L'homme de Cro-Magnon est l'archétype de l'homme préhistorique, viril, chasseur, artiste... Un mythe ?- Cro-Magnon, c’est l’homme du paléolithique supérieur. Son squelette est découvert en 1868,   à un moment où la science préhistorique tente de s'écarter, non sans difficulté, du récit biblique. Mais il véhicule aussi les préjugés propres à la société bourgeoise et patriarcale du 19e siècle. Cro-Manon, c'est l'homme avec un grand H, qui arrive de l'Est il y a quelque 40.000 ans, reste nomade mais s'installe dans certains lieux de sédentarité et a une activité florissante: peinture, sculpture, cueillette. Il vit dans une société structurée, avec des règles. C'est lui qui triomphe sur Neandertal. C'est l'homme moderne, très grand, robuste. La femme de Cro-Magnon, elle, est totalement occultée. Or l'abri de Cro-Magnon servait de sépulture non seulement au fameux  "vieillard", mais aussi à quatre autres individus, dont une femme. L'homme est devenu célèbre, sa compagne est restée dans l'ombre. Et les fantasmes vont bon train...

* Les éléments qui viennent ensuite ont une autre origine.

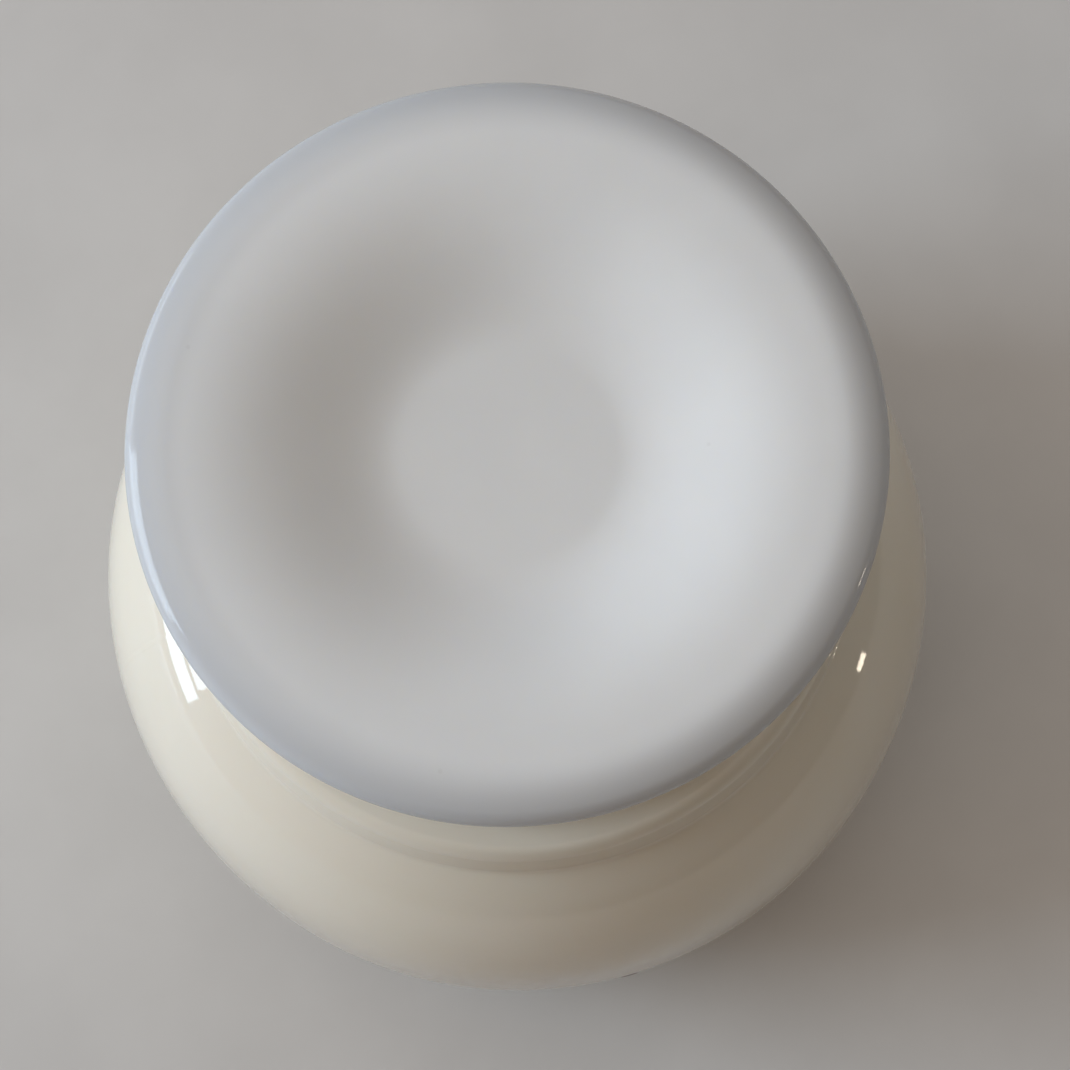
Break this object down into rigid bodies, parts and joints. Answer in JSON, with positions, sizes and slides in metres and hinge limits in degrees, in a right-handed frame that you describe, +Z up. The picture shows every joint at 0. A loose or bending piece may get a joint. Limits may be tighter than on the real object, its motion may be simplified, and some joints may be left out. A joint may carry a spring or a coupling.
{
  "type": "cosmetic cream jar",
  "caption": "Globe-shaped opal glass cream jar with a ledge under a dished, wide-rimmed screw lid, an inner sealing disc and a liner.",
  "frame": {"origin": "centre of the foot ring, on the surface that the jar stands on", "axes": "+Z up along the axis of the jar; -Y is the printed front"},
  "size_m": [0.0822, 0.0822, 0.0876],
  "materials": {
    "opal_glass": "polished, milky and warm",
    "disc_plastic": "satin, slightly see-through",
    "liner_foam": "fine closed-cell foam",
    "inner_plastic": "as moulded",
    "lid_plastic": "gloss, cool white, slightly translucent"
  },
  "bodies": {
    "jar": {"jar_body": "opal_glass"},
    "disc": {"sealing_disc": "disc_plastic"},
    "liner": {"lid_liner": "liner_foam"},
    "lid": {"lid_shell": "lid_plastic", "lid_inner_cap": "inner_plastic"}
  },
  "joints": [
    {"name": "lid_rise", "type": "slide", "parent": "jar", "child": "liner", "axis": [0, 0, 1], "range_m": [0, 0.015]},
    {"name": "lid_turn", "type": "hinge", "parent": "liner", "child": "lid", "pos_m": [0, 0, 0.07], "axis": [0, 0, 1], "range_deg": [0, 540]},
    {"name": "disc_lift", "type": "slide", "parent": "jar", "child": "disc", "axis": [0, 0, 1], "range_m": [0, 0.008]}
  ],
  "couplings": [
    {"joint": "lid_rise", "follows": "lid_turn", "m_per_rad": 0.0015915},
    {"joint": "disc_lift", "follows": "lid_turn", "m_per_rad": 0.00084883}
  ]
}
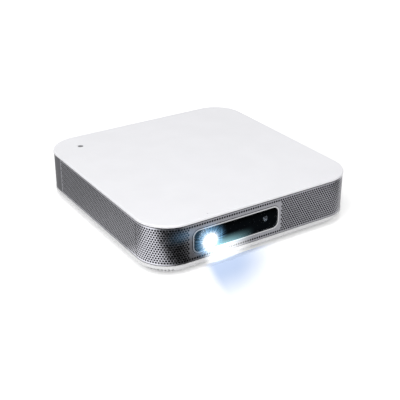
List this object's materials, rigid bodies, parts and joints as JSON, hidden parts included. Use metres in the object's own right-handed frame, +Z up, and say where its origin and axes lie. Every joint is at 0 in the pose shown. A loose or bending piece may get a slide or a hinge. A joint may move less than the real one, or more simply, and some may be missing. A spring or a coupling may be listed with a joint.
{
  "type": "projector with disc drive",
  "caption": "Flat rounded-square portable projector with a perforated wrap-around grille, a front window over its lens and a slim disc tray that slides out of its right side.",
  "frame": {"origin": "on the surface that the rubber feet stand on, under the middle of the case", "axes": "+Z up; -Y out of the projection window at the front; +X to the right as seen from the front, the way the disc tray slides out"},
  "size_m": [0.195, 0.198, 0.044],
  "materials": {
    "white_cover": "satin",
    "white_base": "satin",
    "frame_black": "matte",
    "grille_metal": "satin, finely perforated",
    "rear_grey": "fine matt texture",
    "foot_rubber": "matt",
    "screw_steel": "plated",
    "brass": "turned",
    "ring_silver": "polished",
    "window_glass": "clear, lightly tinted",
    "mask_black": "gloss",
    "lens_black": "satin",
    "lens_glass": "coated",
    "cast_grey": "cast",
    "circuit_board": "solder mask",
    "heatsink": "bare",
    "copper": "copper",
    "socket_metal": "plated",
    "socket_black": "moulded",
    "cone_black": "pulp cone",
    "button_grey": "satin",
    "drive_steel": "plated sheet",
    "tray_black": "matt",
    "bezel_silver": "satin",
    "hub_grey": "satin",
    "sled_black": "moulded",
    "ribbon_white": "flat ribbon"
  },
  "bodies": {
    "case": {"top_cover": "white_cover", "base_pan": "white_base", "inner_frame": "frame_black", "left_speaker": "frame_black", "right_speaker": "frame_black", "blower_case": "frame_black", "exhaust_fan_frame": "frame_black", "front_grille": "grille_metal", "left_grille": "grille_metal", "right_grille": "grille_metal", "rear_cover": "rear_grey", "rubber_feet": "foot_rubber", "case_screws": "screw_steel", "focus_motor": "screw_steel", "tripod_insert": "brass", "window_ring": "ring_silver", "window_glass": "window_glass", "window_mask": "mask_black", "focus_camera": "lens_black", "lens_mount": "cast_grey", "engine_housing": "cast_grey", "sensor_board": "circuit_board", "imager_board": "circuit_board", "main_board": "circuit_board", "power_board": "circuit_board", "button_board": "circuit_board", "imager_heatsink": "heatsink", "fin_stack": "heatsink", "led_blocks": "copper", "heat_pipes": "copper", "hdmi_socket": "socket_metal", "usb_socket": "socket_metal", "dc_inlet": "socket_black", "audio_socket": "socket_black", "drive_case": "drive_steel", "drive_lid": "drive_steel", "drive_cable": "ribbon_white"},
    "tray": {"tray": "tray_black", "tray_bezel": "bezel_silver", "traverse_plate": "screw_steel", "spindle_motor": "screw_steel", "guide_rods": "screw_steel", "sled_motor": "screw_steel"},
    "front_rail": {"front_rail": "screw_steel"},
    "rear_rail": {"rear_rail": "screw_steel"},
    "eject_button": {"eject_button": "bezel_silver"},
    "spindle": {"spindle_hub": "hub_grey"},
    "sled": {"pickup_sled": "sled_black"},
    "lead_screw": {"lead_screw": "screw_steel"},
    "focus_ring": {"focus_ring": "lens_black"},
    "lens": {"lens_barrel": "lens_black", "front_lens": "lens_glass", "rear_lens": "lens_glass"},
    "focus_pinion": {"focus_pinion": "brass"},
    "exhaust_rotor": {"exhaust_fan_rotor": "frame_black"},
    "blower_rotor": {"blower_rotor": "frame_black"},
    "left_cone": {"left_cone": "cone_black"},
    "right_cone": {"right_cone": "cone_black"},
    "power_button": {"power_button": "button_grey"}
  },
  "joints": [
    {"name": "tray_slide", "type": "slide", "parent": "case", "child": "tray", "axis": [1, 0, 0], "range_m": [0, 0.118]},
    {"name": "front_rail_slide", "type": "slide", "parent": "case", "child": "front_rail", "axis": [1, 0, 0], "range_m": [0, 0.0592]},
    {"name": "rear_rail_slide", "type": "slide", "parent": "case", "child": "rear_rail", "axis": [1, 0, 0], "range_m": [0, 0.0592]},
    {"name": "eject_press", "type": "slide", "parent": "tray", "child": "eject_button", "axis": [-1, 0, 0], "range_m": [0, 0.001], "stiffness_N_per_m": 300},
    {"name": "spindle_spin", "type": "hinge", "parent": "tray", "child": "spindle", "pos_m": [0.031, 0, 0.034], "axis": [0, 0, 1], "continuous": true},
    {"name": "sled_slide", "type": "slide", "parent": "tray", "child": "sled", "axis": [0.7071, -0.7071, 0], "range_m": [0, 0.034]},
    {"name": "lead_screw_spin", "type": "hinge", "parent": "tray", "child": "lead_screw", "pos_m": [0.01954, -0.01146, 0.0293], "axis": [0.7071, -0.7071, 0], "range_deg": [-5, 4090]},
    {"name": "focus_turn", "type": "hinge", "parent": "case", "child": "focus_ring", "pos_m": [-0.048, -0.08, 0.0254], "axis": [0, -1, 0], "range_deg": [-75, 75]},
    {"name": "lens_slide", "type": "slide", "parent": "case", "child": "lens", "axis": [0, -1, 0], "range_m": [-0.00075, 0.00075]},
    {"name": "focus_pinion_spin", "type": "hinge", "parent": "case", "child": "focus_pinion", "pos_m": [-0.03142, -0.08, 0.0254], "axis": [0, -1, 0], "range_deg": [-340, 340]},
    {"name": "exhaust_fan_spin", "type": "hinge", "parent": "case", "child": "exhaust_rotor", "pos_m": [-0.09, 0.04, 0.0225], "axis": [1, 0, 0], "continuous": true},
    {"name": "blower_spin", "type": "hinge", "parent": "case", "child": "blower_rotor", "pos_m": [-0.005, -0.005, 0.012], "axis": [0, 0, 1], "continuous": true},
    {"name": "left_cone_slide", "type": "slide", "parent": "case", "child": "left_cone", "axis": [-1, 0, 0], "range_m": [-0.0006, 0.0006], "stiffness_N_per_m": 800},
    {"name": "right_cone_slide", "type": "slide", "parent": "case", "child": "right_cone", "axis": [0, -1, 0], "range_m": [-0.0006, 0.0006], "stiffness_N_per_m": 800},
    {"name": "power_press", "type": "slide", "parent": "case", "child": "power_button", "axis": [0, 0, -1], "range_m": [0, 0.0008], "stiffness_N_per_m": 400}
  ],
  "couplings": [
    {"joint": "front_rail_slide", "follows": "tray_slide", "ratio": 0.5},
    {"joint": "rear_rail_slide", "follows": "tray_slide", "ratio": 0.5},
    {"joint": "lead_screw_spin", "follows": "sled_slide", "rad_per_m": 2094.4},
    {"joint": "focus_turn", "follows": "lens_slide", "rad_per_m": 1745.3},
    {"joint": "focus_pinion_spin", "follows": "lens_slide", "rad_per_m": -7853.9}
  ]
}
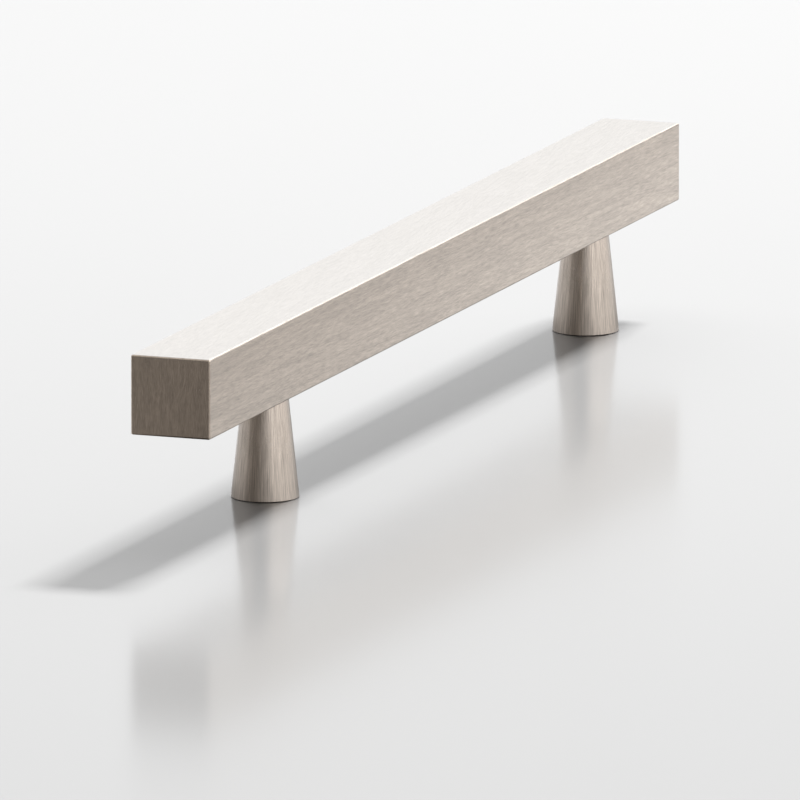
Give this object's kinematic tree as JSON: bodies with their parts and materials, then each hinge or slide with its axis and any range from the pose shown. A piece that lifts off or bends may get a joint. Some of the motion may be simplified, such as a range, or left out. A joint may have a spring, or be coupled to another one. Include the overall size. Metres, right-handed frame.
{
  "type": "t bar cabinet pull",
  "caption": "Straight, nearly square metal bar on round tapered posts that are tapped at their feet, for pulling open a drawer or cabinet door.",
  "frame": {"origin": "midway between the two screw holes, on the plane of the drawer front that both feet stand on", "axes": "+X along the bar towards its shorter overhang, +Y across the bar, +Z out from the drawer front to the bar"},
  "size_m": [0.2604, 0.0158, 0.0359],
  "materials": {
    "bar_nickel": "satin nickel plate, brushed along the bar in short fine strokes",
    "post_nickel": "satin nickel plate, brushed from foot to top",
    "stud_steel": "plain zinc plated screw steel"
  },
  "bodies": {
    "root": {"bar": "bar_nickel", "near_post": "post_nickel", "far_post": "post_nickel", "near_stud": "stud_steel", "far_stud": "stud_steel"}
  },
  "joints": []
}
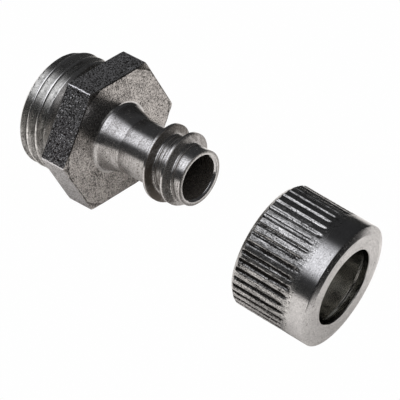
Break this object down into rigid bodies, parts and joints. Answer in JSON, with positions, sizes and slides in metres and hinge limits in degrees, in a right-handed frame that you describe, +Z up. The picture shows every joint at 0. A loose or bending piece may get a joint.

Justement, à côté de cet archétype de virilité, la femme sapiens n'était-elle qu'un objet sexuel ?- L'image de Cro-Magnon traînant sa femme par les cheveux pour la culbuter au fond de la caverne ne tient pas la route. Ceux qui ont forgé cette image au 19e siècle ont sans doute repris quelques exemples ethnographiques australiens éternellement ressassés... Ils évoquaient aussi les pratiques de l'exogamie, qui consiste pour les hommes d'un clan à aller enlever, parfois violemment, des femmes à l'extérieur du groupe. Mais les hommes qui ont peint les grottes Chauvet et Lascaux appartenaient à des groupes sociaux structurés, avec des règles, des rituels, des productions techniques et artistiques raffinées. Il est peu probable qu'ils passaient leur temps à violer sauvagement leurs femmes... L'art préhistorique, dans sa dimension érotique, avec les vulves peintes ou taillées dans la roche ou les statuettes aux formes opulentes a probablement contribué à alimenter ces fantasmes. Notamment dans une société victorienne où la sexualité était taboue.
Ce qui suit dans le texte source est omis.